[Begin Raw records]

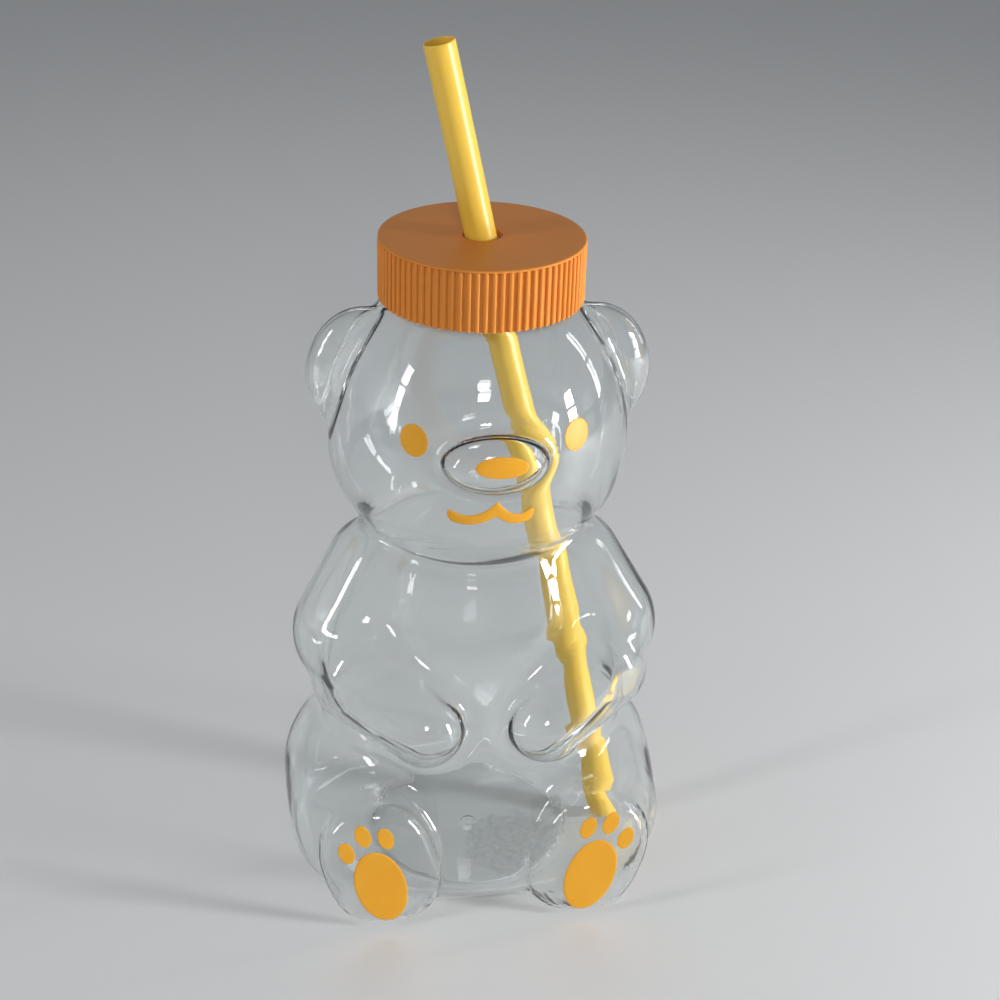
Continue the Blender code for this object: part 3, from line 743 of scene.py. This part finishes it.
# %% The moulded surface group
NOISE_DETAIL = 3.0
WAVE_ROUGHNESS = 0.42
WAVE_INPUTS = {"Wave Scale": 30.0, "Wave Depth": 1.0, "Grain Scale": 900.0, "Grain Depth": 0.1}


def make_wave_group():
    group = bpy.data.node_groups.new("moulded_waves", "ShaderNodeTree")
    face = group.interface
    for title, default in WAVE_INPUTS.items():
        socket = face.new_socket(name=title, in_out="INPUT", socket_type="NodeSocketFloat")
        socket.default_value = default
    face.new_socket(name="Height", in_out="OUTPUT", socket_type="NodeSocketFloat")
    entry, leave = group.nodes.new("NodeGroupInput"), group.nodes.new("NodeGroupOutput")
    heights = []
    for kind in ("Wave", "Grain"):
        noise = on_object(group, "ShaderNodeTexNoise", Detail=NOISE_DETAIL, Roughness=WAVE_ROUGHNESS)
        feed(group, noise, Scale=entry.outputs[kind + " Scale"])
        heights.append(math_node(group, "MULTIPLY", noise.outputs["Fac"], entry.outputs[kind + " Depth"]))
    feed(group, leave, Height=math_node(group, "ADD", *heights))
    return group


WAVES = make_wave_group()


def add_waves(made, shader, sizes):
    """Surface waves and grain: the scale and depth of the one and the other, depths in millimetres."""
    tree = made.node_tree
    waves = tree.nodes.new("ShaderNodeGroup")
    waves.node_tree = WAVES
    for title, value in zip(WAVE_INPUTS, sizes):
        waves.inputs[title].default_value = value
    bump = add_node(tree, "ShaderNodeBump", Strength=1.0, Distance=MM, Height=waves.outputs["Height"])
    feed(tree, shader, Normal=bump.outputs["Normal"])


def drifting(name, light, deep, drift, roughness, waves, **looks):
    """A plastic whose colour drifts slowly between two shades."""
    made, shader = finish_of(name, light, roughness, **looks)
    tree = made.node_tree
    noise = on_object(tree, "ShaderNodeTexNoise", Scale=drift, Detail=NOISE_DETAIL)
    feed(tree, shader, Base_Color=colour_mix(tree, noise.outputs["Fac"], light, deep))
    add_waves(made, shader, waves)
    return made


def give(piece, material, body, slot, *replaced):
    """Finishes a piece: its material, the body that carries it and the nodes it stands for. The slot is not
    used.
    """
    piece.data.materials.clear()
    piece.data.materials.append(material)
    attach(piece, body)
    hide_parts(*replaced)


print("group inputs", [item.name for item in WAVES.interface.items_tree])

# %% [markdown]
# The bottle is clear, glossy polyester, which bends light a little more than window glass does. Its waves
# are slow and shallow. Light passes the thin wall almost as if it weren't there, so shadow rays and scattered
# rays meet a clear shader instead of the bending one: without that, everything inside would sit in shadow.

# %% Clear plastic
PLASTIC_COLOUR = (0.965, 0.985, 0.985)
PLASTIC_SHADOW = (0.95, 0.955, 0.955)
PLASTIC_BEND = 1.57
PLASTIC_ROUGHNESS = 0.02
PLASTIC_WAVES = (38.0, 0.18, 400.0, 0.002)


def make_clear_plastic():
    looks = {"IOR": PLASTIC_BEND, "Transmission_Weight": 1.0}
    made, shader = finish_of("clear_plastic", PLASTIC_COLOUR, PLASTIC_ROUGHNESS, **looks)
    add_waves(made, shader, PLASTIC_WAVES)
    tree = made.node_tree
    path = tree.nodes.new("ShaderNodeLightPath")
    clear = add_node(tree, "ShaderNodeBsdfTransparent", Color=(*PLASTIC_SHADOW, 1))
    seen = shader.outputs[0]
    for kind in ("Is Shadow Ray", "Is Diffuse Ray"):
        mix = tree.nodes.new("ShaderNodeMixShader")
        for socket, source in zip(mix.inputs, (path.outputs[kind], seen, clear.outputs[0])):
            fill(tree, socket, source)
        seen = mix.outputs[0]
    feed(tree, tree.nodes["Material Output"], Surface=seen)
    return made


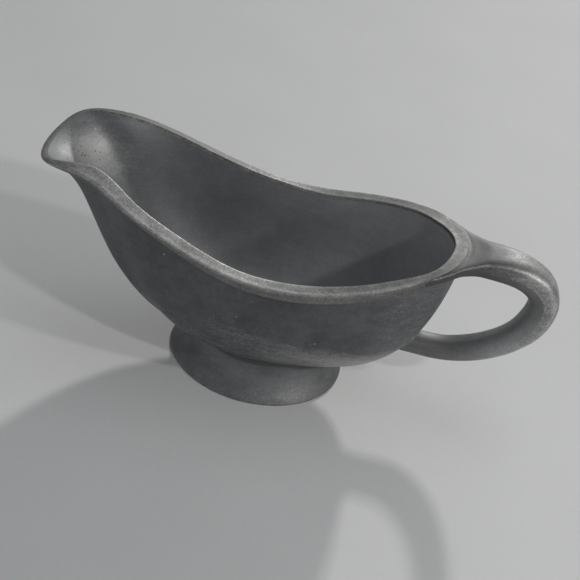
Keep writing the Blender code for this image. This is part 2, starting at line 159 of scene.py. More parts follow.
def open_spline(points, knots, q):
    """Natural cubic spline through points."""
    n, h = len(points), np.diff(knots)
    a, r = np.eye(n), np.zeros_like(points)
    for i in range(1, n - 1):
        a[i, i - 1], a[i, i], a[i, i + 1] = h[i - 1], 2 * (h[i - 1] + h[i]), h[i]
        r[i] = 6 * ((points[i + 1] - points[i]) / h[i] - (points[i] - points[i - 1]) / h[i - 1])
    second = np.linalg.solve(a, r)
    k = np.clip(np.searchsorted(knots, q, side="right") - 1, 0, n - 2)
    s, t = ((knots[k + 1] - q) / h[k])[:, None], ((q - knots[k]) / h[k])[:, None]
    hk = h[k][:, None]
    return (
        s * points[k]
        + t * points[k + 1]
        + ((s**3 - s) * second[k] + (t**3 - t) * second[k + 1]) * hk * hk / 6
    )


def even_curve(values, knots, q):
    """Cubic through values that never overshoots between two of them."""
    values = np.asarray(values, float)
    h = np.diff(knots)
    d = np.diff(values) / h
    slope = np.zeros(len(values))
    for i in range(1, len(values) - 1):
        if d[i - 1] * d[i] > 0:
            slope[i] = 2 * d[i - 1] * d[i] / (d[i - 1] + d[i])
    slope[0], slope[-1] = d[0], d[-1]
    k = np.clip(np.searchsorted(knots, q, side="right") - 1, 0, len(h) - 1)
    t = (q - knots[k]) / h[k]
    return (
        (2 * t**3 - 3 * t**2 + 1) * values[k]
        + (t**3 - 2 * t**2 + t) * h[k] * slope[k]
        + (3 * t**2 - 2 * t**3) * values[k + 1]
        + (t**3 - t**2) * h[k] * slope[k + 1]
    )


def mouth_full():
    half = np.array(MOUTH)[::-1]
    full = np.r_[half, half[1:-1][::-1] * [1, -1, 1]]
    step = np.linalg.norm(np.roll(full, -1, 0) - full, axis=1)
    return full, np.r_[0, np.cumsum(step)][:-1] / step.sum()


FULL, KNOTS = mouth_full()


class Rim:
    """The mouth at positions u (0 at the handle, 0.5 at the lip's middle), with its band's local frame."""

    def __init__(self, u):
        self.u = np.atleast_1d(np.asarray(u, float))
        self.edge = closed_spline(FULL, KNOTS, self.u)
        e = 1e-4
        run = closed_spline(FULL, KNOTS, self.u + e) - closed_spline(FULL, KNOTS, self.u - e)
        run[:, 2] = 0
        run /= np.linalg.norm(run, axis=1)[:, None]
        inward = np.c_[-run[:, 1], run[:, 0], np.zeros(len(run))]
        self.inward = inward
        up = np.array([0, 0, 1.0])
        self.angle = np.arctan2(
            self.edge[:, 1] / MOUTH_HALF_WIDTH, (self.edge[:, 0] - MOUTH_CENTRE) / MOUTH_HALF_LENGTH
        )
        forward = -np.cos(self.angle)
        self.forward = forward
        self.spout = smooth(0.73, 0.92, forward)  # where the band thins into the lip's rounded edge
        self.lip = smooth(0.70, 0.97, forward)
        self.front = smooth(0.35, 0.97, forward)
        self.back = smooth(0.35, 0.97, -forward)
        away = np.minimum(self.u % 1, 1 - self.u % 1)
        level = smooth(0.13, 0.03, away)  # the band levels out into the top of the handle
        self.edge[:, 2] += level * LEVEL_LIFT
        side = self.edge[:, 1] / MOUTH_HALF_WIDTH
        # hand finishing left the rim a little high, and the band wide, behind the middle on one side
        self.edge[:, 2] += 1.1 * np.exp(-(((forward + 0.65) / 0.27) ** 2)) * smooth(0.25, 0.7, side)
        shoulder = smooth(-0.35, 0.45, forward)
        self.far_behind_middle = smooth(0.3, 0.8, side) * smooth(-0.2, 0.25, forward)  # less bare metal on the band here, and a flatter band
        flatter = 8.0 * self.far_behind_middle * (1 - self.lip)
        tilt = np.radians(2.0 + 18.0 * shoulder - flatter - (LEVEL_TILT - 8.0) * level)[:, None]
        self.across = inward * np.cos(tilt) + up * np.sin(tilt)
        self.down = inward * np.sin(tilt) - up * np.cos(tilt)
        lean = np.radians(BAND_TILT - LEVEL_TILT * level + (BAND_TILT_LIP - BAND_TILT) * self.lip)[:, None]
        over, under = inward * np.cos(lean) + up * np.sin(lean), inward * np.sin(lean) - up * np.cos(lean)
        self.width = BAND_WIDTH + (BAND_WIDTH_SHOULDER - BAND_WIDTH) * smooth(0.0, 0.6, forward)
        self.width = self.width + (BAND_WIDTH_LIP - self.width) * self.lip
        self.leg = BAND_LEG + (BAND_LEG_LIP - BAND_LEG) * self.lip
        self.flange = BAND_FLANGE + (BAND_FLANGE_LIP - BAND_FLANGE) * self.lip
        self.height = BAND_HEIGHT + (BAND_HEIGHT_LIP - BAND_HEIGHT) * self.lip
        far_back = smooth(0.1, 0.6, side) * smooth(-0.05, -0.4, forward)
        self.band_width = 4.2 + 1.1 * shoulder + 1.9 * far_back + 1.2 * smooth(-0.85, -1.0, forward) * (1 - far_back)
        self.band_width += 1.6 * np.exp(-(((forward + 0.33) / 0.28) ** 2)) * smooth(-0.2, -0.8, side)
        self.band_width += 0.9 * np.exp(-(((forward - 0.70) / 0.14) ** 2)) * smooth(-0.2, -0.6, side)
        self.band_width -= 0.5 * np.exp(-(((forward + 0.82) / 0.10) ** 2)) * smooth(0.0, -0.4, side)
        self.band_width = self.band_width + (BAND_WIDTH_LIP - self.band_width) * self.lip
        self.band_height = self.height - 1.4 * smooth(-0.05, 0.5, forward) * (1 - self.lip)
        self.wall_top = self.edge + (self.leg + GAP)[:, None] * over + (self.height - 0.5)[:, None] * under

    def at(self, a, b):
        """Point a across the flange and b down the leg from the outer top edge."""
        a = np.broadcast_to(a, self.u.shape)[:, None]
        b = np.broadcast_to(b, self.u.shape)[:, None]
        return self.edge + a * self.across + b * self.down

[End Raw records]

# Problem to solve
The required output is an exact reproduction of the lines starting at the one that contains "attach(piece, body)" and ending at the one that contains "item in WAVES.interface.items_tree])". Both boundary lines belong to it.

# Solution to this problem
    attach(piece, body)
    hide_parts(*replaced)


print("group inputs", [item.name for item in WAVES.interface.items_tree])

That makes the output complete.